2MBS-FM Program Guide
Nathan Abshire “The Best Of… A Cajun Legend” Swallow Records 6061

The title says if all! Twenty tracks from Abshire’s recordings for Floyd Soileau cut in the lat 60’s. It’s been a decade now since Abshire passed, but he will long be remembered as close to the best Cajun accordionist. The original “Pine Grove Blues” was recorded in 1949, over a decade after his initial Bluebird recordings and a slump in the popularity of the accordion. The bluesy sound was a winner, but there was no follow-up. Abshire continued to play local dances but didn’t return to significant recording until the early 60’s with J.D. Miller. Back on a roll, he then joined Soileau for his best and most prolific recordings. Two albums were released with backing from the Balfa Brothers, Pine Grove Blues and The Good Times Are Killing Me. These are the source of this present CD, and you couldn’t find a better example of top-notch Cajun music. Opening with a great remake of “Pine Grove Blues”, the immaculate backing of fiddle, triangle and steel guitar brought out the best in Nathan. Some of the numbers like “Valse de Holly Beach” and “Shamrock” are proven Abshire specials while “J’etais Au Bal” and the wonderful “Lemonade Song” based on the jazz favorite Eh La Bas, are enduring Cajun classics. There is also Nathan’s version of Joe South’s “Games People Play” featuring Don Guillory on vocals, that turned out a minor hit in 1970. Rodney and Dewey Balfa lend their vocal talents as well as exemplary playing to a few numbers.

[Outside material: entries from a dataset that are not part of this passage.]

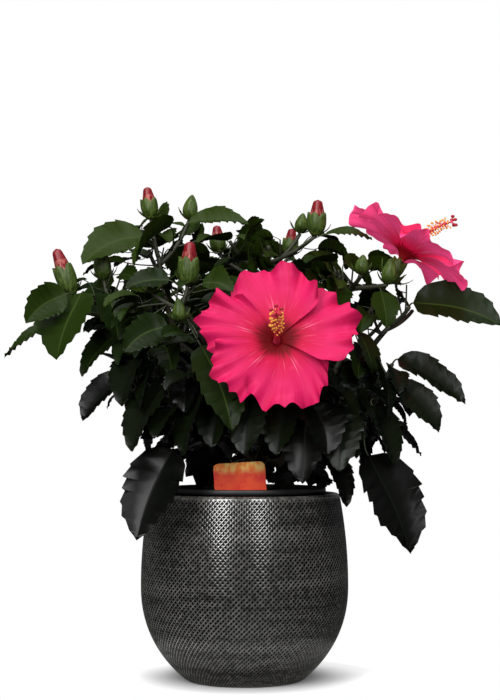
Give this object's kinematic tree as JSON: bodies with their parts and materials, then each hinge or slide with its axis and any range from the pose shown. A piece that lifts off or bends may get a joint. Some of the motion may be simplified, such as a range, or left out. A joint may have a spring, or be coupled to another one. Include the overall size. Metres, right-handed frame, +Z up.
{
  "type": "potted hibiscus shrub",
  "caption": "Potted hibiscus shrub: short woody stem forking into boughs, masses of toothed leaves, large open blooms and buds, in a round knurled cover pot.",
  "frame": {"origin": "centre of the pot's flat foot, on the surface that the pot stands on", "axes": "+Z up; -Y to the front, the side that the large front bloom faces; +X to the right seen from the front"},
  "size_m": [0.455, 0.3486, 0.4542],
  "materials": {
    "pot_glaze": "dark grey satin glaze over a knurled surface",
    "black_plastic": "black moulded plastic",
    "soil": "loose dark potting soil",
    "label_card": "printed gloss card",
    "bark": "grey-brown young bark",
    "leaf": "semi-gloss dark green leaf",
    "petal": "soft satin petal"
  },
  "bodies": {
    "root": {"pot": "pot_glaze", "nursery_pot": "black_plastic", "soil": "soil", "label_card": "label_card", "trunk": "bark", "bough_left": "bark", "bough_top_left": "bark", "bough_centre_left": "bark", "bough_low_left": "bark", "bough_low_front": "bark", "bough_low_centre": "bark", "bough_top_centre": "bark", "bough_top_right": "bark", "bough_right": "bark", "bough_low_right": "bark", "bough_back_left": "bark", "bough_back_right": "bark", "bough_back_top": "bark", "bough_low_back": "bark", "bough_bloom_front": "bark", "bough_bloom_side": "bark", "foliage_left_far": "leaf", "foliage_top_left": "leaf", "foliage_centre_left": "leaf", "foliage_left_low": "leaf", "foliage_front_low": "leaf", "foliage_centre_low": "leaf", "foliage_top_centre": "leaf", "foliage_top_right": "leaf", "foliage_right": "leaf", "foliage_right_low": "leaf", "foliage_back_left": "leaf", "foliage_back_right": "leaf", "foliage_back_top": "leaf", "foliage_low_back": "leaf", "bloom_front": "petal", "bloom_side": "petal"}
  },
  "joints": []
}
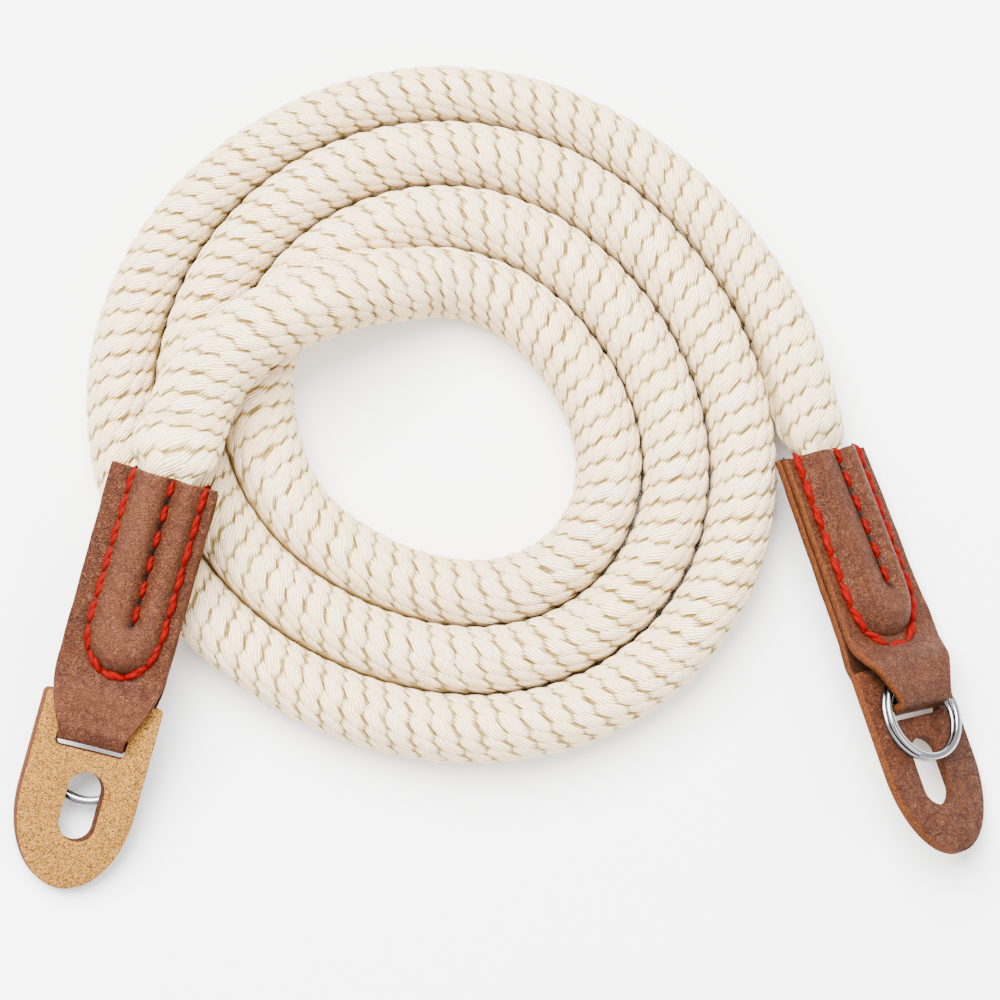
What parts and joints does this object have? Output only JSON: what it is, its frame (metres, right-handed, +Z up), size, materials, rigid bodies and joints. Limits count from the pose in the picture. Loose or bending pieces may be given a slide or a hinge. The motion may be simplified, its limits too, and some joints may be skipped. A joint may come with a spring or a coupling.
{
  "type": "camera shoulder strap",
  "caption": "Braided cotton rope strap laid in a flat coil, with a folded leather tab, a slotted leather guard and a split ring at each end.",
  "frame": {"origin": "middle of the base of the strap's box, where the coiled strap lies on a surface", "axes": "+Z up out of the surface, +Y across the coil away from the two leather ends, +X from the left end towards the right end"},
  "size_m": [0.1508, 0.1326, 0.0232],
  "materials": {
    "braided_cotton": "matt braided cotton",
    "grain_leather": "waxed smooth grain",
    "suede_leather": "grain on one side, raw split on the other",
    "nickel_steel": "polished nickel plate"
  },
  "bodies": {
    "root": {"rope": "braided_cotton", "tab_left": "grain_leather", "tab_right": "grain_leather", "guard_left": "suede_leather", "guard_right": "suede_leather", "ring_left": "nickel_steel", "ring_right": "nickel_steel"}
  },
  "joints": []
}
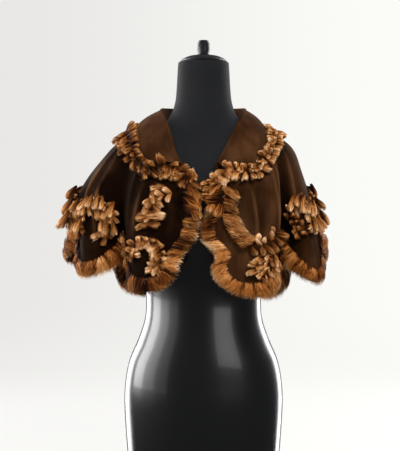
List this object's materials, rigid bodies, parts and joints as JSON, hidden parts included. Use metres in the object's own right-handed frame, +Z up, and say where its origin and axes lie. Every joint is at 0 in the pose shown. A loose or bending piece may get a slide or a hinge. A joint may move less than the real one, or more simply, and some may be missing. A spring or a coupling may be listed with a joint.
{
  "type": "fur-trimmed suede capelet on a limbless dress form",
  "caption": "Short suede cape with scalloped hem, flat collar and looped fur trim, worn by a black limbless dress form.",
  "frame": {"origin": "middle of the dress form's flat base", "axes": "+Z up the form's axis, the garment's front faces -Y, +X to the viewer's right"},
  "size_m": [0.5569, 0.3643, 0.9026],
  "materials": {
    "suede": "brushed suede, matte",
    "fur": "short brown fur with pale tips",
    "braid": "dark braid",
    "gloss_black": "polished black",
    "jersey_black": "matte black cover",
    "satin_black": "satin black"
  },
  "bodies": {
    "root": {"back": "suede", "closure": "braid", "collar": "suede", "collar_fur_left": "fur", "collar_fur_right": "fur", "form_neck": "jersey_black", "form_torso": "gloss_black", "front_fur_left": "fur", "front_fur_right": "fur", "front_left": "suede", "front_right": "suede", "hem_fur_back": "fur", "hem_fur_left": "fur", "hem_fur_right": "fur", "loops_1_left": "fur", "loops_1_right": "fur", "loops_back_1_left": "fur", "loops_back_1_right": "fur", "loops_back_centre": "fur", "loops_front_2_left": "fur", "loops_front_2_right": "fur", "loops_front_left": "fur", "loops_front_right": "fur", "loops_side_left": "fur", "loops_side_right": "fur", "neck_cap": "satin_black", "neck_knob": "satin_black"}
  },
  "joints": []
}
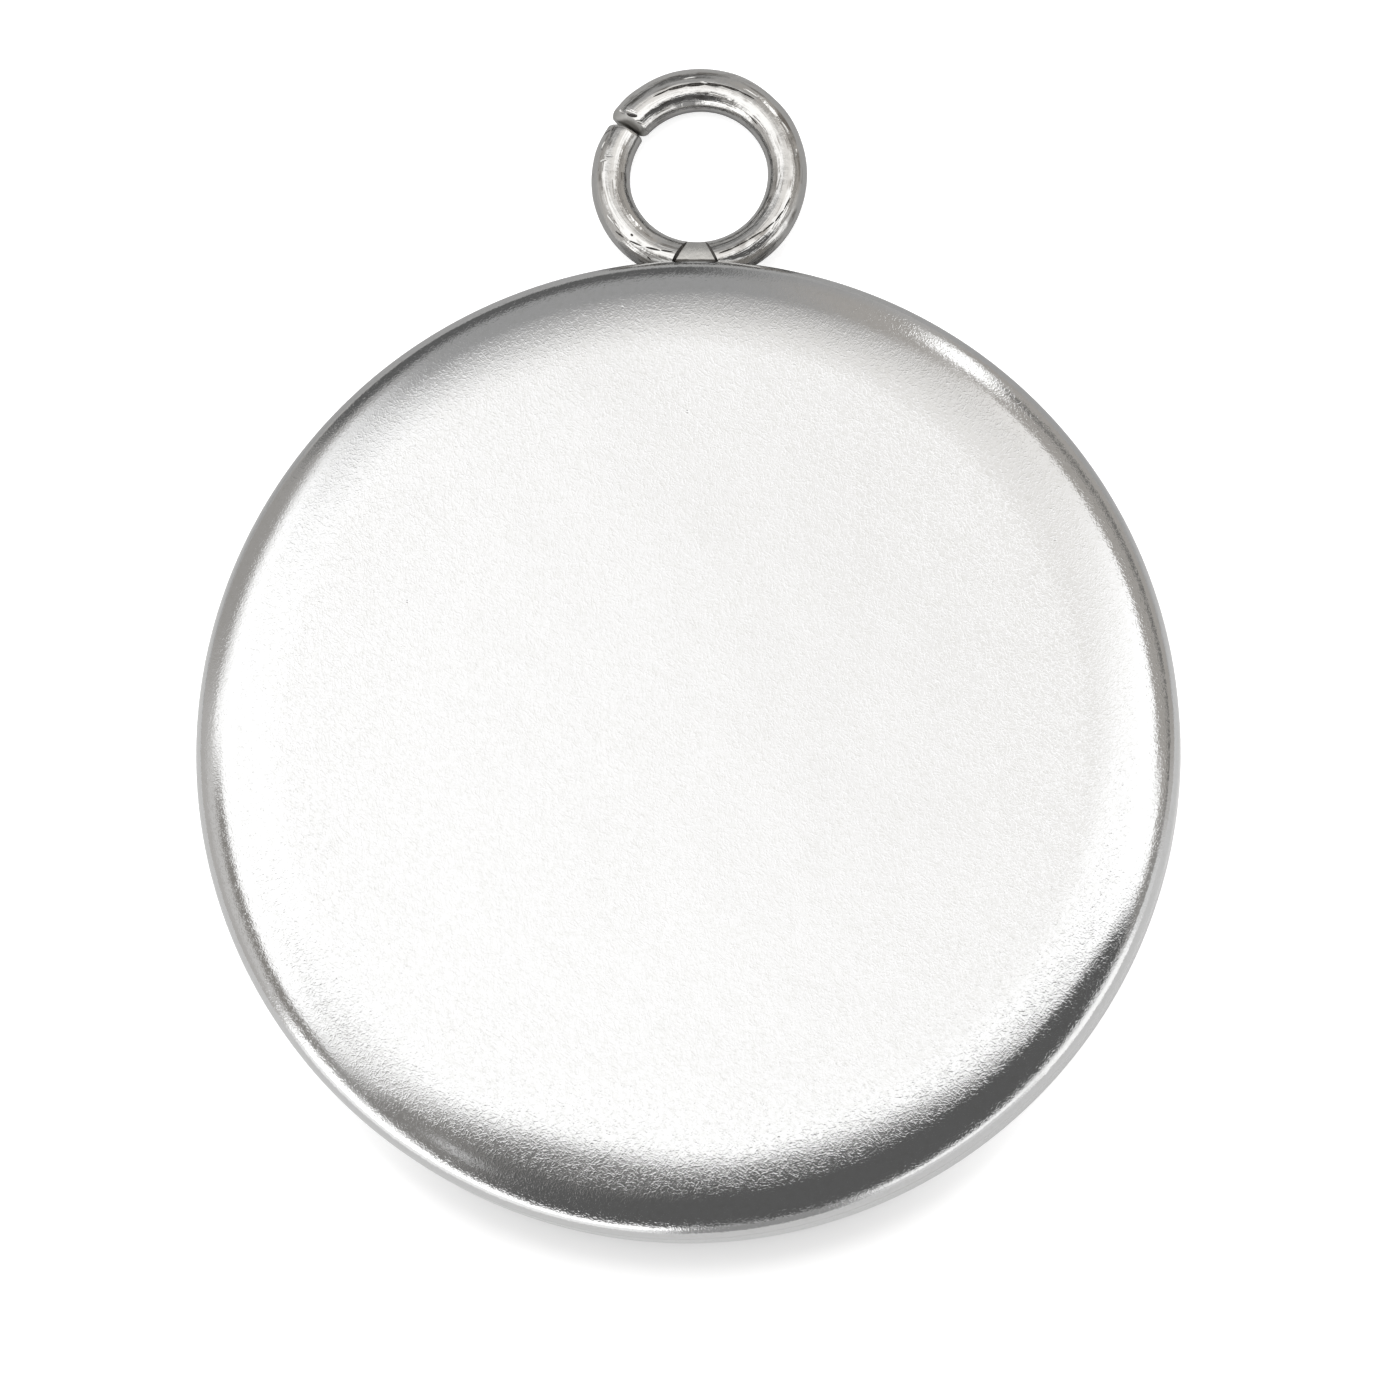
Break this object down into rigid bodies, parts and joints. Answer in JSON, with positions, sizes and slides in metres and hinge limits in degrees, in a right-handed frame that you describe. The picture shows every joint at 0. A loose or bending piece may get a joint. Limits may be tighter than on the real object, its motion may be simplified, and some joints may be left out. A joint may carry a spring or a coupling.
{
  "type": "bezel cup setting",
  "caption": "Shallow round metal bezel cup with a rounded closed back and an open wire loop welded to its wall, lying face down.",
  "frame": {"origin": "middle of the tray's mouth, in the plane that the rim rests on", "axes": "+Z out of the closed back, along the cup's axis; +Y from the cup's middle towards the loop"},
  "size_m": [0.0264, 0.032, 0.0025],
  "materials": {
    "stainless_steel": "tumbled satin on the back, burnished at the edge, polished wire"
  },
  "bodies": {
    "root": {"bezel_cup": "stainless_steel"}
  },
  "joints": []
}
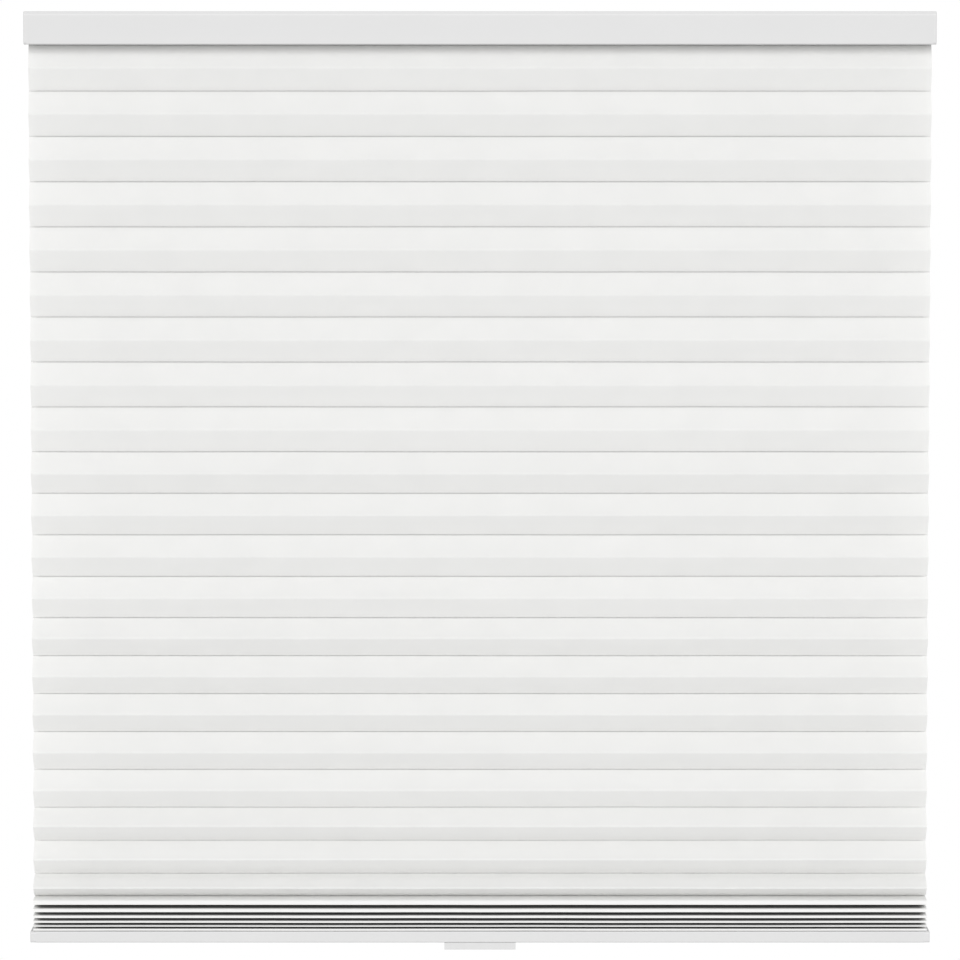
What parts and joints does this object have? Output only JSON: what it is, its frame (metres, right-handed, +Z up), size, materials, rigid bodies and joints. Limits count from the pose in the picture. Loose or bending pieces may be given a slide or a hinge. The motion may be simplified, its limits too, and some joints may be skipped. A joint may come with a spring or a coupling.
{
  "type": "cordless cellular blind",
  "caption": "Cordless honeycomb-pleated window blind with a headrail, spring-balanced lift cords, bottom rail and centre pull handle.",
  "frame": {"origin": "centre of the four bracket screw holes, on the brackets' top plane", "axes": "+X to the right, front faces -Y, +Z up"},
  "size_m": [0.908, 0.058, 0.9436],
  "materials": {
    "satin_aluminium": "satin white powder coat on extruded aluminium",
    "cap_plastic": "satin moulded",
    "handle_plastic": "satin moulded",
    "spring_steel": "zinc plated",
    "clear_strip": "extruded",
    "pleat_fabric": "soft non-woven polyester",
    "motor_plastic": "moulded",
    "gear_plastic": "moulded acetal",
    "spring_strip": "rolled strip",
    "steel_pins": "ground",
    "zinc_screws": "zinc plated",
    "cord_polyester": "braided"
  },
  "bodies": {
    "headrail": {"headrail": "satin_aluminium", "headrail_end_cap_left": "cap_plastic", "headrail_end_cap_right": "cap_plastic", "mounting_bracket_left": "spring_steel", "mounting_bracket_right": "spring_steel", "top_strip": "clear_strip", "cell_fabric": "pleat_fabric", "motor_base": "motor_plastic", "motor_cover": "motor_plastic", "motor_screws": "zinc_screws", "drum_axles": "steel_pins", "pulley_axles": "steel_pins", "motor_spring": "spring_strip", "cord_guide_left": "motor_plastic", "cord_guide_right": "motor_plastic", "lift_cord_left": "cord_polyester", "lift_cord_right": "cord_polyester"},
    "bottom_rail": {"bottom_rail": "satin_aluminium", "bottom_rail_end_cap_left": "cap_plastic", "bottom_rail_end_cap_right": "cap_plastic", "handle": "handle_plastic", "handle_screws": "zinc_screws", "bottom_strip": "clear_strip", "cord_anchor_left": "gear_plastic", "cord_anchor_right": "gear_plastic"},
    "storage_drum": {"storage_drum": "gear_plastic"},
    "drive_drum": {"drive_drum": "gear_plastic"},
    "cord_spool_left": {"cord_spool_left": "gear_plastic"},
    "cord_spool_right": {"cord_spool_right": "gear_plastic"},
    "guide_pulley_left": {"guide_pulley_left": "gear_plastic"},
    "guide_pulley_right": {"guide_pulley_right": "gear_plastic"}
  },
  "joints": [
    {"name": "lift", "type": "slide", "parent": "headrail", "child": "bottom_rail", "axis": [0, 0, 1], "range_m": [0, 0.7545], "deforming": ["cell_fabric", "lift_cord_left", "lift_cord_right"]},
    {"name": "left_spool_turn", "type": "hinge", "parent": "headrail", "child": "cord_spool_left", "pos_m": [0.021, 0, -0.0161], "axis": [0, 0, 1], "range_deg": [-2574.2, 0]},
    {"name": "right_spool_turn", "type": "hinge", "parent": "headrail", "child": "cord_spool_right", "pos_m": [0.063, 0, -0.0161], "axis": [0, 0, 1], "range_deg": [0, 2574.2]},
    {"name": "drive_drum_turn", "type": "hinge", "parent": "headrail", "child": "drive_drum", "pos_m": [-0.021, 0, -0.0161], "axis": [0, 0, 1], "range_deg": [0, 2574.2]},
    {"name": "storage_drum_turn", "type": "hinge", "parent": "headrail", "child": "storage_drum", "pos_m": [-0.063, 0, -0.0161], "axis": [0, 0, 1], "range_deg": [-2574.2, 0]},
    {"name": "left_pulley_turn", "type": "hinge", "parent": "headrail", "child": "guide_pulley_left", "pos_m": [-0.29395, 0, -0.01795], "axis": [0, 1, 0], "range_deg": [0, 7146.4]},
    {"name": "right_pulley_turn", "type": "hinge", "parent": "headrail", "child": "guide_pulley_right", "pos_m": [0.29395, 0, -0.01795], "axis": [0, 1, 0], "range_deg": [-7146.4, 0]}
  ],
  "couplings": [
    {"joint": "left_spool_turn", "follows": "lift", "rad_per_m": -59.524},
    {"joint": "right_spool_turn", "follows": "lift", "rad_per_m": 59.524},
    {"joint": "drive_drum_turn", "follows": "lift", "rad_per_m": 59.524},
    {"joint": "storage_drum_turn", "follows": "lift", "rad_per_m": -59.524},
    {"joint": "left_pulley_turn", "follows": "lift", "rad_per_m": 165.29},
    {"joint": "right_pulley_turn", "follows": "lift", "rad_per_m": -165.29}
  ]
}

These tracks finally broke Nathan Abshire out of his undeserved obscurity and he went on to become a popular attraction at festivals and colleges. But he wasn’t able to duplicate his success on other labels and unfortunately alcohol and bad health took their toll. He was never able to sustain himself with music and spent much of his working life as the caretaker of the Basile town dump, a position that must have shocked many of his admirers who came to visit him. Luckily we have this magnificent collection to remind us of his true worth.